• Request: Using the listing below, copy exactly the lines from the one containing "obj.parent = None" to the one containing "middle_up_px = 1.95", both lines included, and no others.

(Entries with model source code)
--
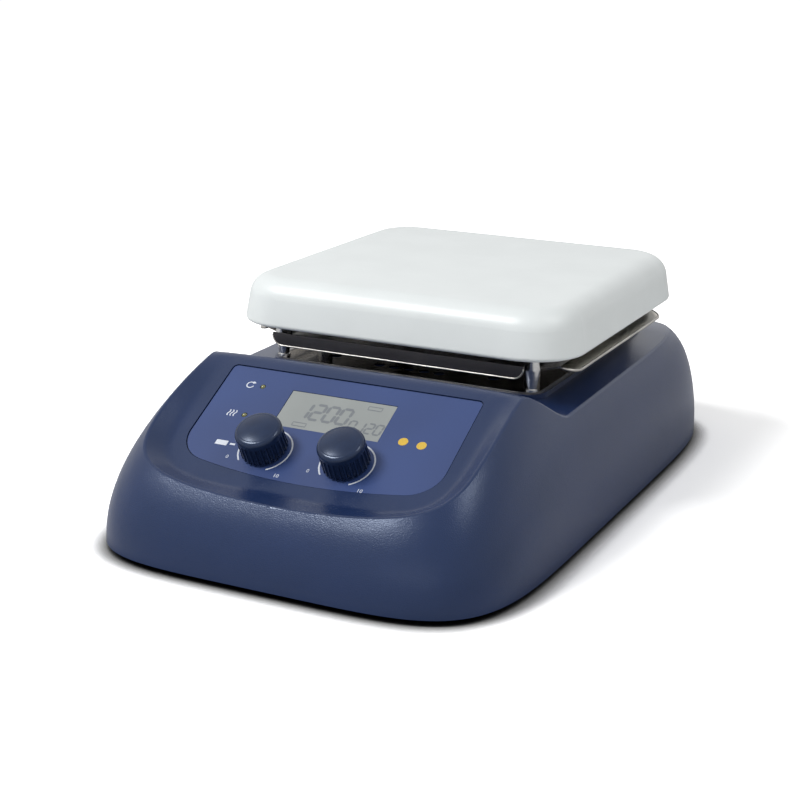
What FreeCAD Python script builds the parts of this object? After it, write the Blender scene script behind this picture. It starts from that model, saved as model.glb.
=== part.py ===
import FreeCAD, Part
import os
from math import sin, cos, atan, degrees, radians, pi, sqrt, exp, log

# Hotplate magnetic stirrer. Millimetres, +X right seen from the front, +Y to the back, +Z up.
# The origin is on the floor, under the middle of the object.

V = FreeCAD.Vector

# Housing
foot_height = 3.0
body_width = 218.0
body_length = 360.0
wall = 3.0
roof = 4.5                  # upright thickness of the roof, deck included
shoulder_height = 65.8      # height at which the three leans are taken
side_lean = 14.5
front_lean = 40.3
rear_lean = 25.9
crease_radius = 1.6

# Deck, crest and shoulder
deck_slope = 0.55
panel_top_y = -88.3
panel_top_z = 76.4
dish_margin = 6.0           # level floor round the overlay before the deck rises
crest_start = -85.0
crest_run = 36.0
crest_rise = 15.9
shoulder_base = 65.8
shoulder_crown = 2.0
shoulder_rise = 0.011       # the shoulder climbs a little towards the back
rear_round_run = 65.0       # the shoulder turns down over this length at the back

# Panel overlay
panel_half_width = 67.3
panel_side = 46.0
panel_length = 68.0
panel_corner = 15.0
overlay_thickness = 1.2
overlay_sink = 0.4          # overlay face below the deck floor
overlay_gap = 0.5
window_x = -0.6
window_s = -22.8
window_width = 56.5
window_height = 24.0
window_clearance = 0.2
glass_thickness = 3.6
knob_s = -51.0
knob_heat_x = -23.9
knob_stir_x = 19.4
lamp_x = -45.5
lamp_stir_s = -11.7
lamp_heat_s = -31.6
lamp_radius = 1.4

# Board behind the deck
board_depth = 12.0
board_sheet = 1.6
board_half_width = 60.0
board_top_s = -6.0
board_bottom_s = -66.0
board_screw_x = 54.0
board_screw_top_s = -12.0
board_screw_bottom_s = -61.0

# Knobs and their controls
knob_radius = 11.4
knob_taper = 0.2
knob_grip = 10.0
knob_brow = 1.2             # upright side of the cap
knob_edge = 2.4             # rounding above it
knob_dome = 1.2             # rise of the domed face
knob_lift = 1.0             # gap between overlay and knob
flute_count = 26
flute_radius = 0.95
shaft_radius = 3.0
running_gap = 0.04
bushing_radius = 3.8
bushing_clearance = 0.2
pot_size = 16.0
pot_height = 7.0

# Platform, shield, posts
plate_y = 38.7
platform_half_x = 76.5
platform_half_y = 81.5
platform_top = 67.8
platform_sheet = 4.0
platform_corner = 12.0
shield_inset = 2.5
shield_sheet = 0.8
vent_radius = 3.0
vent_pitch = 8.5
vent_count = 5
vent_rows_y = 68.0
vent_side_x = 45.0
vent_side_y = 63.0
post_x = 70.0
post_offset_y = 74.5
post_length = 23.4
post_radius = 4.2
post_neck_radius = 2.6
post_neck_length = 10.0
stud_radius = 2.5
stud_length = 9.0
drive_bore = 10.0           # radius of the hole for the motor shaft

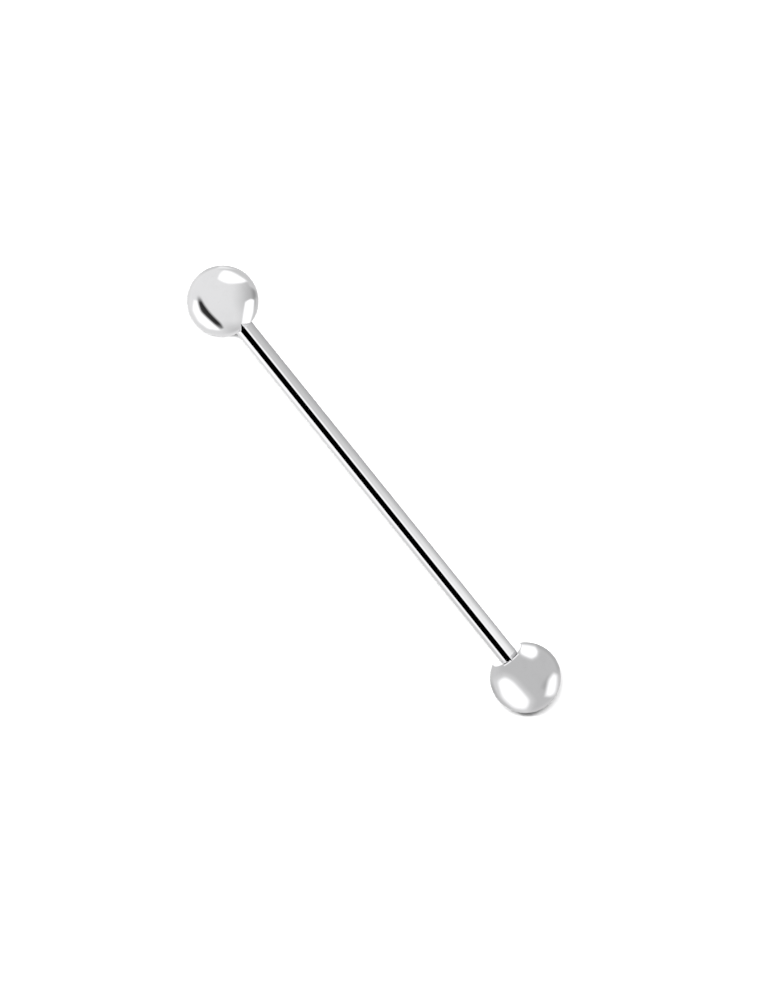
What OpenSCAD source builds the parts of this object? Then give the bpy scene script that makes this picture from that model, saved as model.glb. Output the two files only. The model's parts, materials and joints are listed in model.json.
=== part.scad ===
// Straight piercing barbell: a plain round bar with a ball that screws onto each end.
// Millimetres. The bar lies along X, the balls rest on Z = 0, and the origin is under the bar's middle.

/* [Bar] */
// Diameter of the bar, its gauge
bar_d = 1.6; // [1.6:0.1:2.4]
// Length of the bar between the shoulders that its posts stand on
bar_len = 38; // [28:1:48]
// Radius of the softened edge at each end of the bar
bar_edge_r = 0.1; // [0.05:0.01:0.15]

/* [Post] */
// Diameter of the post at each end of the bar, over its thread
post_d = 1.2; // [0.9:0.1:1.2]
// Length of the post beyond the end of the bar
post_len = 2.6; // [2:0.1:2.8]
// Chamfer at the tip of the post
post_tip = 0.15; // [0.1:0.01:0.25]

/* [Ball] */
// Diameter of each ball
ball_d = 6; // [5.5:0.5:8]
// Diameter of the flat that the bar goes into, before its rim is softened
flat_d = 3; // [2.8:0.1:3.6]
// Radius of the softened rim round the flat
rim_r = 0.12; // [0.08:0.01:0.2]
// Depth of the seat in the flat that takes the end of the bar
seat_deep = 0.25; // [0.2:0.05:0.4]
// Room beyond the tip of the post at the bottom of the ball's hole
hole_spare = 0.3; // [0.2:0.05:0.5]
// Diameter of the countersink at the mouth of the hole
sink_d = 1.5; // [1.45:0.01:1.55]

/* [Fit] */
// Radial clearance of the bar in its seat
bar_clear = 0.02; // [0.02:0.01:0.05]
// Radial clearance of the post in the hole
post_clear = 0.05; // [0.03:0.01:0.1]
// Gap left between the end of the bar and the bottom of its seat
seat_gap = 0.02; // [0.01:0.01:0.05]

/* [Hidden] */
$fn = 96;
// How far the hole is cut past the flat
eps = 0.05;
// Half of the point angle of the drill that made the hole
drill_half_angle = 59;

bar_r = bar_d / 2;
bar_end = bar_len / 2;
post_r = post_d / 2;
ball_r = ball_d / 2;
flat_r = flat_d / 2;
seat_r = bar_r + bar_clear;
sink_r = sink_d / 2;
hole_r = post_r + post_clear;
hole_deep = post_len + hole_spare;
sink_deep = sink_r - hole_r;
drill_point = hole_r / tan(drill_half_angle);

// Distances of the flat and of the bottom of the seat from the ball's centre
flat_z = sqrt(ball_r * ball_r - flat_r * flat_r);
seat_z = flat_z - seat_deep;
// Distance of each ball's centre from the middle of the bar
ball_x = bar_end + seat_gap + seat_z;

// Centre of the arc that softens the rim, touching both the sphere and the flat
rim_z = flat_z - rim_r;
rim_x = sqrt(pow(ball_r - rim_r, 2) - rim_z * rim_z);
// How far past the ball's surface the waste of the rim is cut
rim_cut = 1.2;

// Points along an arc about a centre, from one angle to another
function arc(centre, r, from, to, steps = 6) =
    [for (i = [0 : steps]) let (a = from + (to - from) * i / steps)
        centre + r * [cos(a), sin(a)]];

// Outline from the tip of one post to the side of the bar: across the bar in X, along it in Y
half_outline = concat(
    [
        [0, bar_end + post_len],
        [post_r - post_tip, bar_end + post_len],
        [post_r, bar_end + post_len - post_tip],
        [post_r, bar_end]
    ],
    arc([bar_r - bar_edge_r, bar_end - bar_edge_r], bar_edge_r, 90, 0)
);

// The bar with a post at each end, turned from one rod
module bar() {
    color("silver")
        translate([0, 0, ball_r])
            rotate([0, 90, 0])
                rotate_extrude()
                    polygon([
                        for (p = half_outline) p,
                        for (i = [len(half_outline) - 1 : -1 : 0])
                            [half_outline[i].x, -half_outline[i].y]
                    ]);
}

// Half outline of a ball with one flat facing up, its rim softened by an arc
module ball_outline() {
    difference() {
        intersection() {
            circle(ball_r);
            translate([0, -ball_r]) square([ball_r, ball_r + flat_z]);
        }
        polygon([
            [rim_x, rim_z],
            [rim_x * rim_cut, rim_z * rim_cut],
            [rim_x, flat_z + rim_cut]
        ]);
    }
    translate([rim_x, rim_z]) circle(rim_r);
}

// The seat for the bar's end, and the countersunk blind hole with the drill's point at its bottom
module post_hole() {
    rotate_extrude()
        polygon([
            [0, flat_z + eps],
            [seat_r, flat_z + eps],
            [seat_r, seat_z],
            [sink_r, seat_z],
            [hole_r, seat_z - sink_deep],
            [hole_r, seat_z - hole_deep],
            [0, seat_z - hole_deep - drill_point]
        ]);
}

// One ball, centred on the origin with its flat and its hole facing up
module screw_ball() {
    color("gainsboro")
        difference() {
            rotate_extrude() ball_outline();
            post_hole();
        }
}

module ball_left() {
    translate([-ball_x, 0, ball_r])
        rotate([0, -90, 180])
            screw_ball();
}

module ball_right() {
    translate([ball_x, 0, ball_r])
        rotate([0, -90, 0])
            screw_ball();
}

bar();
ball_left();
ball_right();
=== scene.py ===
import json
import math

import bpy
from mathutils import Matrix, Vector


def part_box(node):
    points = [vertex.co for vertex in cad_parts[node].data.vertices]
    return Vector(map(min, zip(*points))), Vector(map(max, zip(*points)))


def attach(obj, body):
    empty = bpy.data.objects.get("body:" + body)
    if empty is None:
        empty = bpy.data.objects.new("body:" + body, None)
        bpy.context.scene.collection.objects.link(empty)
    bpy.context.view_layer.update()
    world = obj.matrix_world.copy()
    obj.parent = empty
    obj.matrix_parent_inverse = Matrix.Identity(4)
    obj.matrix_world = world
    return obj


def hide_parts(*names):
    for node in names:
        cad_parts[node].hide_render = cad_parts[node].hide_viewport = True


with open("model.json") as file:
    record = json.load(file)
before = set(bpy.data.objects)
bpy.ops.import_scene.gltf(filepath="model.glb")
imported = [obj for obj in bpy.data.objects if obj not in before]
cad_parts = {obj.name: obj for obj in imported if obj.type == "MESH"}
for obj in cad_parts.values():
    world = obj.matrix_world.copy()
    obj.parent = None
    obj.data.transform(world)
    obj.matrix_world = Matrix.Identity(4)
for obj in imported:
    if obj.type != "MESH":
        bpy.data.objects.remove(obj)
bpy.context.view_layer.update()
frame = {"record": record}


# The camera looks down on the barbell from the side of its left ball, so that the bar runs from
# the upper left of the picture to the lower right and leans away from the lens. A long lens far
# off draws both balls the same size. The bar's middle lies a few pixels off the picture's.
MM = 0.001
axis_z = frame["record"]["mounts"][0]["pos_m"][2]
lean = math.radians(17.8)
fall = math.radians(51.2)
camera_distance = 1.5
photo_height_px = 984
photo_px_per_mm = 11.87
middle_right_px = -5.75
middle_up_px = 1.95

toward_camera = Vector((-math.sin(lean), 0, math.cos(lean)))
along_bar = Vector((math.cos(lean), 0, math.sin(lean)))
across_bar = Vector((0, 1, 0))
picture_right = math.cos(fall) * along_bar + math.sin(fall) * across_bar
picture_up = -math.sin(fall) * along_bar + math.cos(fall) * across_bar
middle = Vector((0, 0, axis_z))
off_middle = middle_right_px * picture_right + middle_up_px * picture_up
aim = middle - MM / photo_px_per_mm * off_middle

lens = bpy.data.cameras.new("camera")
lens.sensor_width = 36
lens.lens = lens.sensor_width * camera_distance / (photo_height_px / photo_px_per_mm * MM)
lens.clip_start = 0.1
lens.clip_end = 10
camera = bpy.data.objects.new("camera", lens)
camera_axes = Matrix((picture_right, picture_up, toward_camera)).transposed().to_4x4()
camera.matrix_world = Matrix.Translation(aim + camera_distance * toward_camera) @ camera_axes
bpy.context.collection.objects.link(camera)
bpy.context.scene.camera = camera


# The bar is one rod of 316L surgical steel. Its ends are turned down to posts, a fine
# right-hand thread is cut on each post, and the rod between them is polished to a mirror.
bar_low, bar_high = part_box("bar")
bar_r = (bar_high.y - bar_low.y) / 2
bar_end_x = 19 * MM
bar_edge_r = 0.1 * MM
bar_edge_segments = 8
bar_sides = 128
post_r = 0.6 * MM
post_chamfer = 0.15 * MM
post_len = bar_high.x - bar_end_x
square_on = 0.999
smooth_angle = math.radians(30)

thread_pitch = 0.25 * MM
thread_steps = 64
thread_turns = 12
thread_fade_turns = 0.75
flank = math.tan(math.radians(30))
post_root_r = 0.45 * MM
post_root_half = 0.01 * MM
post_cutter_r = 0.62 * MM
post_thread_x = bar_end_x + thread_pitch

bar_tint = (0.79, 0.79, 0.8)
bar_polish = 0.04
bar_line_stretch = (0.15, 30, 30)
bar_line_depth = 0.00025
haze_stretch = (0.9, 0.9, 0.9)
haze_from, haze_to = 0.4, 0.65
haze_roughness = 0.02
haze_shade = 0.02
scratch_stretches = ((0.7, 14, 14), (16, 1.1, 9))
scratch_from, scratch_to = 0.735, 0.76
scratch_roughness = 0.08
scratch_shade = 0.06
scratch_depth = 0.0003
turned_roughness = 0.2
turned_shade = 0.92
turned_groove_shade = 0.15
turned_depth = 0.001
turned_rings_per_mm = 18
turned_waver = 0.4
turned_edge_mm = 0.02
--
• Response below:
    obj.parent = None
    obj.data.transform(world)
    obj.matrix_world = Matrix.Identity(4)
for obj in imported:
    if obj.type != "MESH":
        bpy.data.objects.remove(obj)
bpy.context.view_layer.update()
frame = {"record": record}


# The camera looks down on the barbell from the side of its left ball, so that the bar runs from
# the upper left of the picture to the lower right and leans away from the lens. A long lens far
# off draws both balls the same size. The bar's middle lies a few pixels off the picture's.
MM = 0.001
axis_z = frame["record"]["mounts"][0]["pos_m"][2]
lean = math.radians(17.8)
fall = math.radians(51.2)
camera_distance = 1.5
photo_height_px = 984
photo_px_per_mm = 11.87
middle_right_px = -5.75
middle_up_px = 1.95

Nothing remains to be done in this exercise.